───── Dataset section ─────
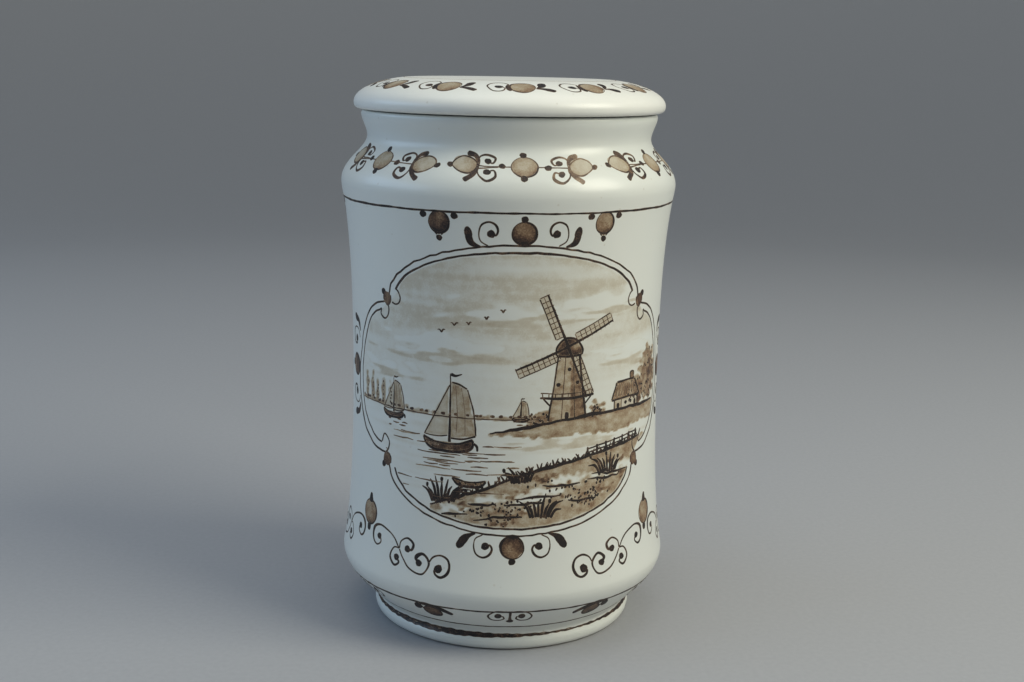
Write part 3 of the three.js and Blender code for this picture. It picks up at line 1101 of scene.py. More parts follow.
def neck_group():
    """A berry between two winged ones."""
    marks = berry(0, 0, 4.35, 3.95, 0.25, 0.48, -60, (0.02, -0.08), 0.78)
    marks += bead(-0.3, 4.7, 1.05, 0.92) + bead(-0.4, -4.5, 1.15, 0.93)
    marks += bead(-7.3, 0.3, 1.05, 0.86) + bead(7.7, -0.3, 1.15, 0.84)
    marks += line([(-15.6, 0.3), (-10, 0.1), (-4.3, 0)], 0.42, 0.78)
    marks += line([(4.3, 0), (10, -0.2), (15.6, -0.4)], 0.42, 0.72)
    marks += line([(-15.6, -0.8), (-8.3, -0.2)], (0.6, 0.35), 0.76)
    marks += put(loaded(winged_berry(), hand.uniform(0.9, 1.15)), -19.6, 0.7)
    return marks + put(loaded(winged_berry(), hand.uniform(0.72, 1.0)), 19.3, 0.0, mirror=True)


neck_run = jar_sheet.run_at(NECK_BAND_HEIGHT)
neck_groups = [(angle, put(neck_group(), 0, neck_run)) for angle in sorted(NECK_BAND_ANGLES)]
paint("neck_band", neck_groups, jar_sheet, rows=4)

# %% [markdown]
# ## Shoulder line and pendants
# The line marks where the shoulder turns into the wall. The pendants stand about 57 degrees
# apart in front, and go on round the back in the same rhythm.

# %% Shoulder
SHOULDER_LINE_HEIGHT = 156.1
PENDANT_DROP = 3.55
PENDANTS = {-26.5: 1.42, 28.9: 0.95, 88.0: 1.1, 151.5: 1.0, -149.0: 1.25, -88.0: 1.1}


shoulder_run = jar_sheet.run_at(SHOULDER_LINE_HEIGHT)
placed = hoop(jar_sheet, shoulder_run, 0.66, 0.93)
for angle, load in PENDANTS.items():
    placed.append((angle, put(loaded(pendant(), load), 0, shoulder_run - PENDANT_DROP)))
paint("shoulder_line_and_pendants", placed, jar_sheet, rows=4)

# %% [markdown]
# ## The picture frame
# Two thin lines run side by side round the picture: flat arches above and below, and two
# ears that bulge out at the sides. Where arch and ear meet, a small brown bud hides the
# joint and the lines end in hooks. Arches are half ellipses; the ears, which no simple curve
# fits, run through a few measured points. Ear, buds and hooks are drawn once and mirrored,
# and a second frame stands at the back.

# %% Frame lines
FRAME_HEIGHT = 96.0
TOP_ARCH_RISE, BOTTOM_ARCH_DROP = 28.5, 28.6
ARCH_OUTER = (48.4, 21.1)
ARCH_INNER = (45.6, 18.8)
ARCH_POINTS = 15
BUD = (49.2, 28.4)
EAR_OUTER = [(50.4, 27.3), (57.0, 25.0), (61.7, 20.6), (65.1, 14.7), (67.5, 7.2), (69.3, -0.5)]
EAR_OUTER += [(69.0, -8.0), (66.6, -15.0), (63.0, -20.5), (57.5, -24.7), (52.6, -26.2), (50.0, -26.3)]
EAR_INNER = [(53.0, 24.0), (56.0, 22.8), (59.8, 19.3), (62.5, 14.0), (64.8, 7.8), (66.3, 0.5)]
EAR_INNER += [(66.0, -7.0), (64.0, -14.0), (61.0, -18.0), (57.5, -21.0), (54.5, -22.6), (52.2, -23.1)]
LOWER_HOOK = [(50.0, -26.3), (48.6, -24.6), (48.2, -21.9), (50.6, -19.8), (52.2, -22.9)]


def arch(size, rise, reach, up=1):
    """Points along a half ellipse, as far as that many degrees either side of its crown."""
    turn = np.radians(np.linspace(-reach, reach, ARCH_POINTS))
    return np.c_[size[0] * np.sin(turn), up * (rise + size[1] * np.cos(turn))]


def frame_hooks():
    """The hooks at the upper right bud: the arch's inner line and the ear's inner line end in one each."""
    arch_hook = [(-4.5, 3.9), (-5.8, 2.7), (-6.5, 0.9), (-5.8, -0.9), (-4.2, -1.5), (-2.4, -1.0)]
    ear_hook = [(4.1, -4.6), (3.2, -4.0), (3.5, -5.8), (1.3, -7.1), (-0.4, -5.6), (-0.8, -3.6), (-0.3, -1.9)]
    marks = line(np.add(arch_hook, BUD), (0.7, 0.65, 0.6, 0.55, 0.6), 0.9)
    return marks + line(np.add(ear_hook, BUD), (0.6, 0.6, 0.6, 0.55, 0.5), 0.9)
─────
Repeat the whole listing exactly, keeping every line intact.

◆ **Expected answer**
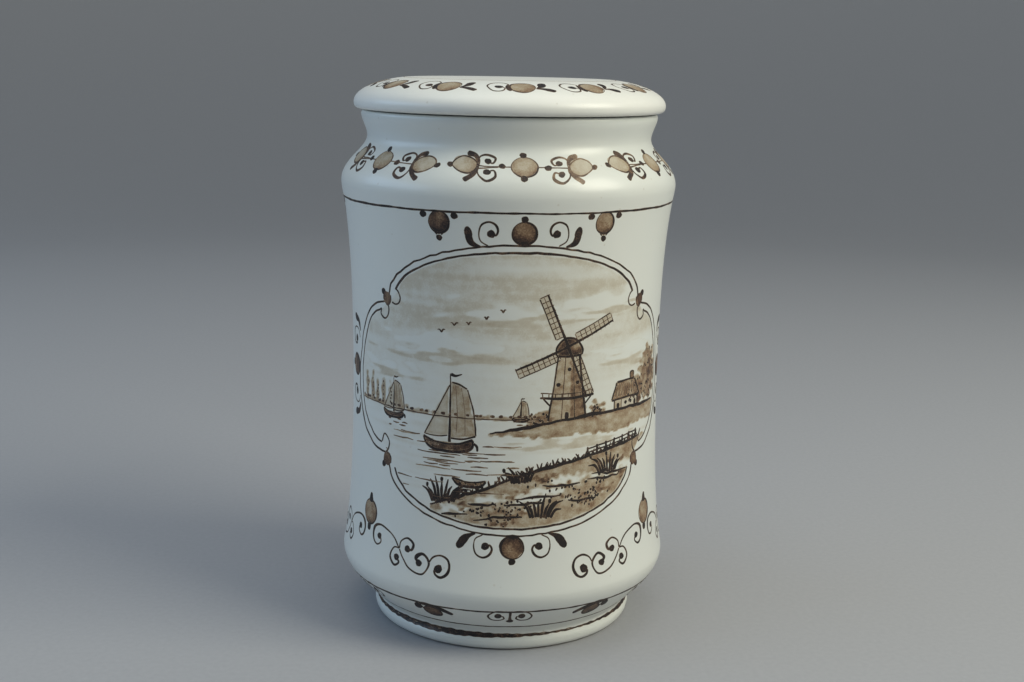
Write part 3 of the three.js and Blender code for this picture. It picks up at line 1101 of scene.py. More parts follow.
def neck_group():
    """A berry between two winged ones."""
    marks = berry(0, 0, 4.35, 3.95, 0.25, 0.48, -60, (0.02, -0.08), 0.78)
    marks += bead(-0.3, 4.7, 1.05, 0.92) + bead(-0.4, -4.5, 1.15, 0.93)
    marks += bead(-7.3, 0.3, 1.05, 0.86) + bead(7.7, -0.3, 1.15, 0.84)
    marks += line([(-15.6, 0.3), (-10, 0.1), (-4.3, 0)], 0.42, 0.78)
    marks += line([(4.3, 0), (10, -0.2), (15.6, -0.4)], 0.42, 0.72)
    marks += line([(-15.6, -0.8), (-8.3, -0.2)], (0.6, 0.35), 0.76)
    marks += put(loaded(winged_berry(), hand.uniform(0.9, 1.15)), -19.6, 0.7)
    return marks + put(loaded(winged_berry(), hand.uniform(0.72, 1.0)), 19.3, 0.0, mirror=True)


neck_run = jar_sheet.run_at(NECK_BAND_HEIGHT)
neck_groups = [(angle, put(neck_group(), 0, neck_run)) for angle in sorted(NECK_BAND_ANGLES)]
paint("neck_band", neck_groups, jar_sheet, rows=4)

# %% [markdown]
# ## Shoulder line and pendants
# The line marks where the shoulder turns into the wall. The pendants stand about 57 degrees
# apart in front, and go on round the back in the same rhythm.

# %% Shoulder
SHOULDER_LINE_HEIGHT = 156.1
PENDANT_DROP = 3.55
PENDANTS = {-26.5: 1.42, 28.9: 0.95, 88.0: 1.1, 151.5: 1.0, -149.0: 1.25, -88.0: 1.1}


shoulder_run = jar_sheet.run_at(SHOULDER_LINE_HEIGHT)
placed = hoop(jar_sheet, shoulder_run, 0.66, 0.93)
for angle, load in PENDANTS.items():
    placed.append((angle, put(loaded(pendant(), load), 0, shoulder_run - PENDANT_DROP)))
paint("shoulder_line_and_pendants", placed, jar_sheet, rows=4)

# %% [markdown]
# ## The picture frame
# Two thin lines run side by side round the picture: flat arches above and below, and two
# ears that bulge out at the sides. Where arch and ear meet, a small brown bud hides the
# joint and the lines end in hooks. Arches are half ellipses; the ears, which no simple curve
# fits, run through a few measured points. Ear, buds and hooks are drawn once and mirrored,
# and a second frame stands at the back.

# %% Frame lines
FRAME_HEIGHT = 96.0
TOP_ARCH_RISE, BOTTOM_ARCH_DROP = 28.5, 28.6
ARCH_OUTER = (48.4, 21.1)
ARCH_INNER = (45.6, 18.8)
ARCH_POINTS = 15
BUD = (49.2, 28.4)
EAR_OUTER = [(50.4, 27.3), (57.0, 25.0), (61.7, 20.6), (65.1, 14.7), (67.5, 7.2), (69.3, -0.5)]
EAR_OUTER += [(69.0, -8.0), (66.6, -15.0), (63.0, -20.5), (57.5, -24.7), (52.6, -26.2), (50.0, -26.3)]
EAR_INNER = [(53.0, 24.0), (56.0, 22.8), (59.8, 19.3), (62.5, 14.0), (64.8, 7.8), (66.3, 0.5)]
EAR_INNER += [(66.0, -7.0), (64.0, -14.0), (61.0, -18.0), (57.5, -21.0), (54.5, -22.6), (52.2, -23.1)]
LOWER_HOOK = [(50.0, -26.3), (48.6, -24.6), (48.2, -21.9), (50.6, -19.8), (52.2, -22.9)]


def arch(size, rise, reach, up=1):
    """Points along a half ellipse, as far as that many degrees either side of its crown."""
    turn = np.radians(np.linspace(-reach, reach, ARCH_POINTS))
    return np.c_[size[0] * np.sin(turn), up * (rise + size[1] * np.cos(turn))]


def frame_hooks():
    """The hooks at the upper right bud: the arch's inner line and the ear's inner line end in one each."""
    arch_hook = [(-4.5, 3.9), (-5.8, 2.7), (-6.5, 0.9), (-5.8, -0.9), (-4.2, -1.5), (-2.4, -1.0)]
    ear_hook = [(4.1, -4.6), (3.2, -4.0), (3.5, -5.8), (1.3, -7.1), (-0.4, -5.6), (-0.8, -3.6), (-0.3, -1.9)]
    marks = line(np.add(arch_hook, BUD), (0.7, 0.65, 0.6, 0.55, 0.6), 0.9)
    return marks + line(np.add(ear_hook, BUD), (0.6, 0.6, 0.6, 0.55, 0.5), 0.9)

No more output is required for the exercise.